"Creo que tengo un problema con mi hermana."
Dije, al fin, después de seis años, ocho meses y unos cuantos días. La terapeuta me miraba con cara expectante. Le decía cosas triviales. Pero el decirlo era sorpresa.
Si me hubieran preguntado hace siete años, habría dicho que mi relación con Sandra era como la de muchos hermanos. Habría reconocido que en efecto había mucho cariño y respeto y hasta planes implícitos por jubilar a los viejos. Pero hubiera dejado sin mencionar los cientos de tardes que pasábamos solos en casa, los años completos en los que ser niño era mirarla a los ojos y escuchar con atención la manera correcta de hacer las cosas.
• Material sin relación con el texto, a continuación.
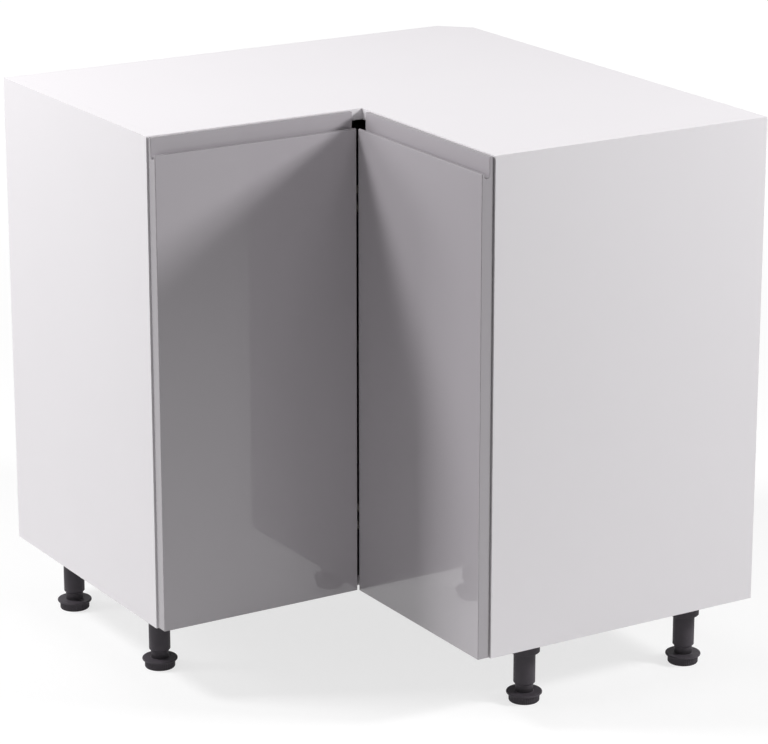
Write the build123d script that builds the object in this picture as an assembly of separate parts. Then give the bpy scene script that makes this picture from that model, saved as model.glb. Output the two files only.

Habría soslayado, casi por completo, los veranos enteros en casa luchando por conseguir un poco de espacio, un poco de tiempo, para hacer algo que ella no quisiera. Habría olvidado también las clases de álgebra, dibujo, química y biología; los planes secretos por engañar a los adultos; los abrazos fuertes, altos y largos que nunca a nadie he podido enseñar a dar; la mirada cómplice por idéntica; la mirada crítica por distinta; la mirada rotunda por reflejo. la convicción de ser más hermanos que hijos de padres comunes; la confianza absoluta, ciega, visceral; y, por supuesto, también habría olvidado mencionar que quizás algún día podría no estar más.
Si me hubieran preguntado hace tres meses tampoco lo habría reconocido.
"Siento como si hubiera destapado un gran pozo negro."
Dije, como si con ello pudiera despedir la sesión. "De eso se trata", me dijo, sin entender el dolor y el pánico que mis palabras escondían.